The 1 million users of smartphones from Microsoft subsidiary, Danger, Inc. got a nasty surprise over the weekend:
A server meltdown over the weekend wiped out the master copies of personal data — including address books, calendars, to-do lists and photos — accumulated by users of T-Mobile’s formerly popular Sidekick smartphone.
This computing calamity allows Sidekick owners only a faint hope of backing up the information currently on their devices, and none of recovering anything they’d trusted to online storage. And it leaves T-Mobile and the operator of the Sidekick’s data service, a Microsoft subsidiary formerly known as Danger, Inc. — oh, the irony! — with some serious explaining to do.

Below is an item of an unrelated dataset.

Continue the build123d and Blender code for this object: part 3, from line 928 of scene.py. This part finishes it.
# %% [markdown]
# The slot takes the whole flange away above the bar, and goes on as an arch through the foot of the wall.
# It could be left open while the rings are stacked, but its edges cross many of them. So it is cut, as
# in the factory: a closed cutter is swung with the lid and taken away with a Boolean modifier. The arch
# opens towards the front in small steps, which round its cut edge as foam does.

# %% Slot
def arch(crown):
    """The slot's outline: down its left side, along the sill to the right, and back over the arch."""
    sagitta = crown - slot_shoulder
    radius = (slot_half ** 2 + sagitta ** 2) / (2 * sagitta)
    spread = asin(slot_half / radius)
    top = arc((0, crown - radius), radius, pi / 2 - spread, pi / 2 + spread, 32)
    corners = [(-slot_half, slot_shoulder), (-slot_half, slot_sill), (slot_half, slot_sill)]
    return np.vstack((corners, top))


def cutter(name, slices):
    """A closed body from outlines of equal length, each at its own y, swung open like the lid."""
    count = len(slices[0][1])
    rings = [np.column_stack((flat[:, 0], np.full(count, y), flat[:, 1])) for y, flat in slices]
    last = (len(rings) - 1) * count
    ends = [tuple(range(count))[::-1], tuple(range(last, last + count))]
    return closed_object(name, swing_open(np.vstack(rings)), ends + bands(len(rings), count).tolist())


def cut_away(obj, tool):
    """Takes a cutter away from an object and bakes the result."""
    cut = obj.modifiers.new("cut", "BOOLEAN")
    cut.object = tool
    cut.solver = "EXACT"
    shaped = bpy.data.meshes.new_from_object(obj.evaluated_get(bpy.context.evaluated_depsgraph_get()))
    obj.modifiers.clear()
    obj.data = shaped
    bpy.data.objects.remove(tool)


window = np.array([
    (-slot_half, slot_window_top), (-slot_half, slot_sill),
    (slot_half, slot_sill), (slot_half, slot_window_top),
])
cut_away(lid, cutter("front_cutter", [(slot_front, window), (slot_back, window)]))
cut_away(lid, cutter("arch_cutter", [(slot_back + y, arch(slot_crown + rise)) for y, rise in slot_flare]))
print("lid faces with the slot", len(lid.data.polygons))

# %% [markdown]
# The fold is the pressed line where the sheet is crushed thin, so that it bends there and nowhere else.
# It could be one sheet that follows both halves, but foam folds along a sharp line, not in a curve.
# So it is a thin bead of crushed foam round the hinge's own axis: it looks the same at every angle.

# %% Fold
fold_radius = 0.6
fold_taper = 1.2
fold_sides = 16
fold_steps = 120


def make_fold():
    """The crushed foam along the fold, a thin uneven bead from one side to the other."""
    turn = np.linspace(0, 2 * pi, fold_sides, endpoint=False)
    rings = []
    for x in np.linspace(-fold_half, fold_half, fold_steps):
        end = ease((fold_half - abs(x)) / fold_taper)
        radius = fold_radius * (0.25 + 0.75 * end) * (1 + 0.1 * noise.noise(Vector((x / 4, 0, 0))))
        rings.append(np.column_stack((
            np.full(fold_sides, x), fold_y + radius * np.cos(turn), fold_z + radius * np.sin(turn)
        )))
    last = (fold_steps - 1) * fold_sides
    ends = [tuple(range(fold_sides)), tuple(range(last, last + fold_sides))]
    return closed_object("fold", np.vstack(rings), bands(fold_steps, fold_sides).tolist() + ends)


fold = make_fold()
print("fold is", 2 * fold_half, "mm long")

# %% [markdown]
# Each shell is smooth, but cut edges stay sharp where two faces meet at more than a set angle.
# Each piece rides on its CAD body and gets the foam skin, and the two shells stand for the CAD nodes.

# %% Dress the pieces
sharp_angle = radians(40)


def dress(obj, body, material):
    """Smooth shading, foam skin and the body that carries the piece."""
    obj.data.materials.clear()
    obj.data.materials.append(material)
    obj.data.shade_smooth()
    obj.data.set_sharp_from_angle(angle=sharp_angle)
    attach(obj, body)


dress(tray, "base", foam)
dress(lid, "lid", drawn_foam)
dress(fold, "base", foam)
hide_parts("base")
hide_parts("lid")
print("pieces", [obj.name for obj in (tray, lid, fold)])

Glitches in cloud computing services are not overly rare, but this one was rather unique:
But it is one of the few times a cloud-computing vendor didn’t have any backups — even though the Sidekick’s design leaves users without any easy way to copy their data to their own computers, and even though Microsoft and Danger should have known to run a new backup cycle when a bout of service glitches set in the week before Sidekick users’ data vanished down the bit bucket. It’s one thing for a distracted, inexperienced person at home to forget to back up data until it’s too late; it’s another for a company with the resources of Microsoft to make the same mistake.

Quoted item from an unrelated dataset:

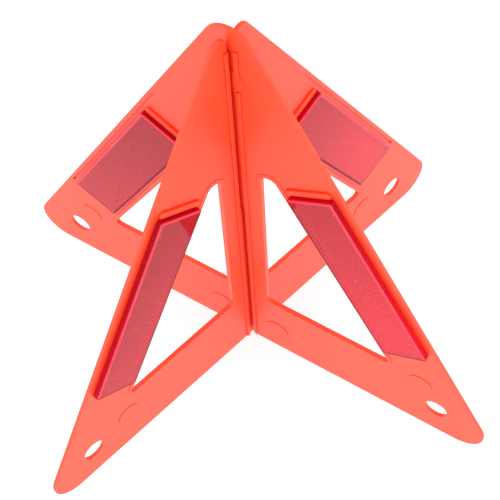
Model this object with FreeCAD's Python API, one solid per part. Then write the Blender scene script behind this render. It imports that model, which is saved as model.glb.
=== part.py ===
import FreeCAD, Part
import math
import os

# Slot-together warning triangle. Two flat moulded boards cross on one upright line and
# make four fins. The lower board is slotted from the top, the upper board from the bottom.
# Each fin carries a red prismatic reflector on both faces, welded on by its rim.
# Millimetres. +Z is up, the origin is on the floor where the two boards cross, and the
# two nearer fins open towards -Y.
#
# A board is drawn flat: U runs along it from the crossing line, Z is up, and Y is through
# its thickness. A place on a fin can also be given from the tip as (s, d): s down the
# sloping edge and d square to it, inwards.

# --- boards ---
side = 350.0                # sharp-cornered side of the equal-sided triangle
thickness = 2.1             # plate
apex_radius = 14.5          # outline's top corner
foot_radius = 17.0          # its two lower corners
edge_radius = 0.3           # broken edge round the outline
cross_angle = 76.4          # between the boards, as they stand in their slots

# --- window in each fin ---
window_axis_gap = 14.2      # crossing line to the upright side
window_floor = 52.0         # base to the level side
window_lens_gap = 4.6       # reflector to the sloping side
window_top_radius = 5.2
window_foot_radius = 2.6
bead_width = 2.8            # raised bead round the window
bead_height = 0.35
crown_radius = 0.3          # rounding of the beads and ribs

# --- slots and the guide ribs beside them ---
slot_side_gap = 0.2         # between one board's ribs and the other's, at the crossing
slot_end_height = 144.0     # where the two slots meet
slot_end_gap = 0.5          # between the two slot ends, so that both boards stand
slot_end_radius = 1.0
mouth_radius = 5.0          # lead-in at the open end
rib_width = 2.4
rib_height = 0.9
rib_top_drop = 28.6         # upper end below the sharp tip

# --- hole near each outer corner ---
hole_diameter = 14.8
hole_inset = 25.6           # from the base and from the sloping edge

# --- reflectors ---
lens_width = 30.4
lens_height = 3.7
lens_start = 124.0          # upper end from the sharp tip, along the sloping edge
lens_foot = 99.4            # lower end from the sharp lower corner
lens_inset = 5.2            # from the sloping edge
lens_edge_radius = 0.6
lens_corner_radius = 1.2
lens_wall = 1.3             # rim that is welded to the board
lens_face = 1.9             # smooth face with the prisms under it

# --- stop rib above each reflector, and a drain groove beside the two far front ones ---
stop_width = 4.4
stop_height = 1.4
stop_radius = 1.0
stop_gap = 0.7
groove_width = 1.2
groove_depth = 0.9
groove_gap = 1.8            # to the reflector
groove_above = 16.0         # beyond the stop rib
groove_beyond = 5.6         # beyond the reflector's lower end

# --- round ejector pads, which break the guide rib where they meet it ---
mark_radius = 7.9
mark_height = 0.3
apex_mark_drop = 50.6       # below the sharp tip
upper_foot_mark = 56.8      # in from the sharp lower corner
upper_foot_mark_height = 46.6
upper_middle_mark = 20.4    # out from the crossing line
upper_middle_mark_height = 20.6
lower_foot_mark = 72.9
lower_foot_mark_height = 32.0

# --- worked out from the sizes above ---
height = side * math.sqrt(3) / 2
half_plate = thickness / 2
ribbed = half_plate + rib_height
crossing = math.radians(cross_angle)
half_slot = (ribbed * (1 + abs(math.cos(crossing))) + slot_side_gap) / math.sin(crossing)
lens_length = side - lens_start - lens_foot
window_edge_bar = lens_inset + lens_width + window_lens_gap
upper_marks = [(side / 2 - upper_foot_mark, upper_foot_mark_height),
               (upper_middle_mark, upper_middle_mark_height), (0, height - apex_mark_drop)]
lower_marks = [(side / 2 - lower_foot_mark, lower_foot_mark_height)]
DOWN = FreeCAD.Vector(0.5, 0, -math.sqrt(3) / 2)
INWARD = FreeCAD.Vector(-math.sqrt(3) / 2, 0, -0.5)
TIP = FreeCAD.Vector(0, 0, height)
UP = FreeCAD.Vector(0, 0, 1)
THROUGH = FreeCAD.Vector(0, 1, 0)


def on_fin(s, d):
    """Place s along the sloping edge from the tip and d inwards from it, on the +U fin."""
    return TIP + DOWN * s + INWARD * d


def polygon(points):
    return Part.Face(Part.makePolygon(points + [points[0]]))


def rounded(points, radii, y_low, y_high):
    """Plate between y_low and y_high with the given outline, each corner with its radius."""
    flat = [FreeCAD.Vector(p.x, y_low, p.z) for p in points]
    plate = polygon(flat).extrude(THROUGH * (y_high - y_low))
    for point, radius in zip(flat, radii):
        if radius > 0:
            corner = [edge for edge in plate.Edges if is_corner(edge, point)]
            plate = plate.makeFillet(radius, corner)
    return plate


def is_corner(edge, point):
    ends = [vertex.Point for vertex in edge.Vertexes]
    return len(ends) == 2 and all(math.hypot(e.x - point.x, e.z - point.z) < 0.01 for e in ends)


def box(u_low, u_high, z_low, z_high, y_low, y_high):
    corner = FreeCAD.Vector(u_low, y_low, z_low)
    return Part.makeBox(u_high - u_low, y_high - y_low, z_high - z_low, corner)


def disc(u, z, radius, y_low, y_high):
    return Part.makeCylinder(radius, y_high - y_low, FreeCAD.Vector(u, y_low, z), THROUGH)


def other_fin(shape):
    return shape.mirror(FreeCAD.Vector(0, 0, 0), FreeCAD.Vector(1, 0, 0))


def other_face(shape):
    return shape.mirror(FreeCAD.Vector(0, 0, 0), THROUGH)


def window_plate(grow, y_low, y_high):
    """The window's prism, grown outwards by a bead's width."""
    u = window_axis_gap - grow
    z = window_floor - grow
    d = window_edge_bar - grow
    top = FreeCAD.Vector(u, 0, height - math.sqrt(3) * u - 2 * d)
    foot = FreeCAD.Vector(u, 0, z)
    outer = FreeCAD.Vector((height - z - 2 * d) / math.sqrt(3), 0, z)
    radii = [window_top_radius + grow, window_foot_radius + grow, window_foot_radius + grow]
    return rounded([top, foot, outer], radii, y_low, y_high)


def pill(s_low, s_high, d_low, d_high, y_low, y_high):
    """Bar with round ends, along its longer side."""
    width = min(s_high - s_low, d_high - d_low)
    points = [on_fin(s_low, d_low), on_fin(s_high, d_low), on_fin(s_high, d_high), on_fin(s_low, d_high)]
    return rounded(points, [width * 0.499] * 4, y_low, y_high)


def crowned(shape, radius):
    """Rounds the edges of the highest face, towards +Y."""
    top = shape.BoundBox.YMax
    return shape.makeFillet(radius, [edge for edge in shape.Edges if edge.BoundBox.YMin > top - 0.01])


def raised_details(face):
    """Stop rib, window bead and guide rib of the +U fin on its +Y face."""
    stop_high = lens_start - stop_gap
    stop = pill(stop_high - stop_width, stop_high, lens_inset, lens_inset + lens_width,
                0, face + stop_height)
    stop = crowned(stop, stop_radius)
    bead = crowned(window_plate(bead_width, 0, face + bead_height), crown_radius)
    rib = crowned(box(half_slot, half_slot + rib_width, -1, height - rib_top_drop,
                      0, face + rib_height), crown_radius)
    return [stop, bead, rib]


def drain_groove(face):
    """Groove between the +U fin's reflector and its sloping edge, on the +Y face."""
    s_low = lens_start - stop_gap - stop_width - groove_above
    d_high = lens_inset - groove_gap
    return pill(s_low, lens_start + lens_length + groove_beyond, d_high - groove_width, d_high,
                face - groove_depth, face + 1)


def board(slot_from_top, marks):
    """One board, lying in the XZ plane with its plate centred on Y = 0."""
    reach = 2 * ribbed
    plate = slotted_plate(slot_from_top, -half_plate, half_plate)
    rims = [edge for edge in plate.Edges if edge.BoundBox.YLength < 0.01]
    plate = plate.makeFillet(edge_radius, rims)

    adds = raised_details(half_plate)
    adds += [other_fin(shape) for shape in adds]
    adds += [other_face(shape) for shape in adds]
    mark_top = half_plate + mark_height
    mark_places = [(x, z) for u, z in marks for x in {u, -u}]
    adds += [disc(x, z, mark_radius, 0, mark_top) for x, z in mark_places]
    outline = slotted_plate(slot_from_top, -reach, reach)
    plate = plate.fuse([shape.common(outline) for shape in adds])

    window = window_plate(0, -reach, reach)
    hole_u = side / 2 - hole_inset * math.sqrt(3)
    hole = disc(hole_u, hole_inset, hole_diameter / 2, -reach, reach)
    groove = drain_groove(half_plate)
    cuts = [window, other_fin(window), hole, other_fin(hole)]
    cuts.append(other_fin(groove) if slot_from_top else groove)
    cuts += [disc(x, z, mark_radius, mark_top, reach) for x, z in mark_places]
    return plate.cut(cuts).removeSplitter()


def slotted_plate(from_top, y_low, y_high):
    """The board's outline with its slot, rounded at the lead-in and at the slot's end."""
    points = [TIP, FreeCAD.Vector(-side / 2, 0, 0), FreeCAD.Vector(side / 2, 0, 0)]
    plate = rounded(points, [apex_radius, foot_radius, foot_radius], y_low, y_high)
    if from_top:
        end, far = slot_end_height - slot_end_gap / 2, height
    else:
        end, far = slot_end_height + slot_end_gap / 2, -1
    plate = plate.cut(box(-half_slot, half_slot, min(end, far), max(end, far), y_low, y_high))
    uprights = [edge for edge in plate.Edges if is_upright(edge)]
    ends = [edge for edge in uprights if abs(edge.BoundBox.ZMin - end) < 0.01]
    mouths = [edge for edge in uprights if abs(edge.BoundBox.ZMin - end) >= 0.01]
    plate = plate.makeFillet(slot_end_radius, ends)
    mouths = [edge for edge in plate.Edges if any(same_place(edge, mouth) for mouth in mouths)]
    return plate.makeFillet(mouth_radius, mouths)


def is_upright(edge):
    """True for an edge through the thickness that lies on a side of the slot."""
    bounds = edge.BoundBox
    return bounds.YLength > 1 and bounds.XLength < 0.01 and abs(abs(bounds.XMin) - half_slot) < 0.01


def same_place(edge, other):
    return (edge.CenterOfMass - other.CenterOfMass).Length < 0.01


def lens():
    """Reflector on the +Y face of the +U fin: a smooth face on a rim, open at the back."""
    base = half_plate
    outer = crowned(lens_block(0, base, base + lens_height, lens_corner_radius), lens_edge_radius)
    return outer.cut(lens_block(lens_wall, base - 1, base + lens_height - lens_face, lens_corner_radius))


def lens_block(shrink, y_low, y_high, radius):
    s_low, s_high = lens_start + shrink, lens_start + lens_length - shrink
    d_low, d_high = lens_inset + shrink, lens_inset + lens_width - shrink
    points = [on_fin(s_low, d_low), on_fin(s_high, d_low), on_fin(s_high, d_high), on_fin(s_low, d_high)]
    return rounded(points, [radius] * 4, y_low, y_high)


def turned(shape, angle):
    copy = shape.copy()
    copy.rotate(FreeCAD.Vector(0, 0, 0), UP, angle)
    return copy


def save(name, shape):
    shape.exportStep("parts/" + name + ".step")
    print(name, round(shape.Volume, 1), len(shape.Solids), shape.isValid())


# The lower board runs from the near left to the far right, and the upper board from the far
# left to the near right. The +Y face of each flat board becomes the one that looks forward.
half_front = (180 - cross_angle) / 2
lower_turn = -90 - half_front
upper_turn = 90 + half_front
os.makedirs("parts", exist_ok=True)
save("lower_board", turned(board(True, lower_marks), lower_turn))
save("upper_board", turned(board(False, upper_marks), upper_turn))
fins = {
    "near_left": (lower_turn, False),
    "far_right": (lower_turn, True),
    "far_left": (upper_turn, False),
    "near_right": (upper_turn, True),
}
for fin, (angle, mirrored) in fins.items():
    front = other_fin(lens()) if mirrored else lens()
    save("reflector_" + fin + "_front", turned(front, angle))
    save("reflector_" + fin + "_back", turned(other_face(front), angle))
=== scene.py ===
import math

import bmesh
import bpy
from mathutils import Matrix, Vector


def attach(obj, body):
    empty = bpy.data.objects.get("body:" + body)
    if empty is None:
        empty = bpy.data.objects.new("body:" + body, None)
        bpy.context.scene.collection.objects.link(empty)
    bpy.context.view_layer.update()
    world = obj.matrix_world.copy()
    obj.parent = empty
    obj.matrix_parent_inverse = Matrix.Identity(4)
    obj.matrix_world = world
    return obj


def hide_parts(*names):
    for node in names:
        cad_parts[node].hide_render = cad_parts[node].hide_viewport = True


# A slot-together warning triangle: two moulded boards of fluorescent plastic that cross on
# one upright line, with a clear red prismatic reflector on both faces of every fin.
# The boards are the frame's own solids. The reflectors are built here, prisms and all.

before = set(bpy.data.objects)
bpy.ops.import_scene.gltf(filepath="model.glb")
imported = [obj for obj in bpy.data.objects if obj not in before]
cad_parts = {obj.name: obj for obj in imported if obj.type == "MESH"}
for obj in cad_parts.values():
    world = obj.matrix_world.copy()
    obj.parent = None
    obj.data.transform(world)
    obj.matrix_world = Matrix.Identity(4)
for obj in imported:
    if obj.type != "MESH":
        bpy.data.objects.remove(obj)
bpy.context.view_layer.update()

MM = 0.001

# --- board sizes that place the reflectors, in millimetres ---
SIDE = 350.0
HEIGHT = SIDE * math.sqrt(3) / 2
THICKNESS = 2.1
CROSS_ANGLE = 76.4

# --- reflector, in millimetres ---
LENS_START = 124.0          # upper end from the board's sharp tip, along the sloping edge
LENS_INSET = 5.2            # from the sloping edge
LENS_LENGTH = 126.6
LENS_WIDTH = 30.4
LENS_HEIGHT = 3.7
LENS_EDGE = 0.6
LENS_CORNER = 1.2
LIP = 0.8                   # flat line that runs round the face, inside the rounded edge
RIM = 3.8                   # smooth border that is welded to the board
FACE = 1.0                  # clear plastic over the highest prism edges
PRISM_PITCH = 3.0           # across the flats of one six-sided prism
# Slots 1 and 2 hold the rounded edges' painted highlight and painted shade.
LIT_EDGE_SLOT, SHADED_EDGE_SLOT = 1, 2      # slot 0 is the face and the prisms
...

Presumably, Microsoft is regretting the rumored US$500 million they spent acquiring Danger, Inc. in February 2008, but they should have done their own due diligence both before and after they bought the company. It may also have a deleterious effect on the rumored Microsoft "Pink" phone which is supposedly based on Danger, Inc designs.
Update: T-Mobile is holding out hope that some user data may still be restored and giving $100 credits to users with a significant loss of data. If you lost your business contact list, calendar, to-do list, and photos, would $100 cover your loss? In the meantime, Sidekick users are instructed not to remove the battery or reset their Sidekicks.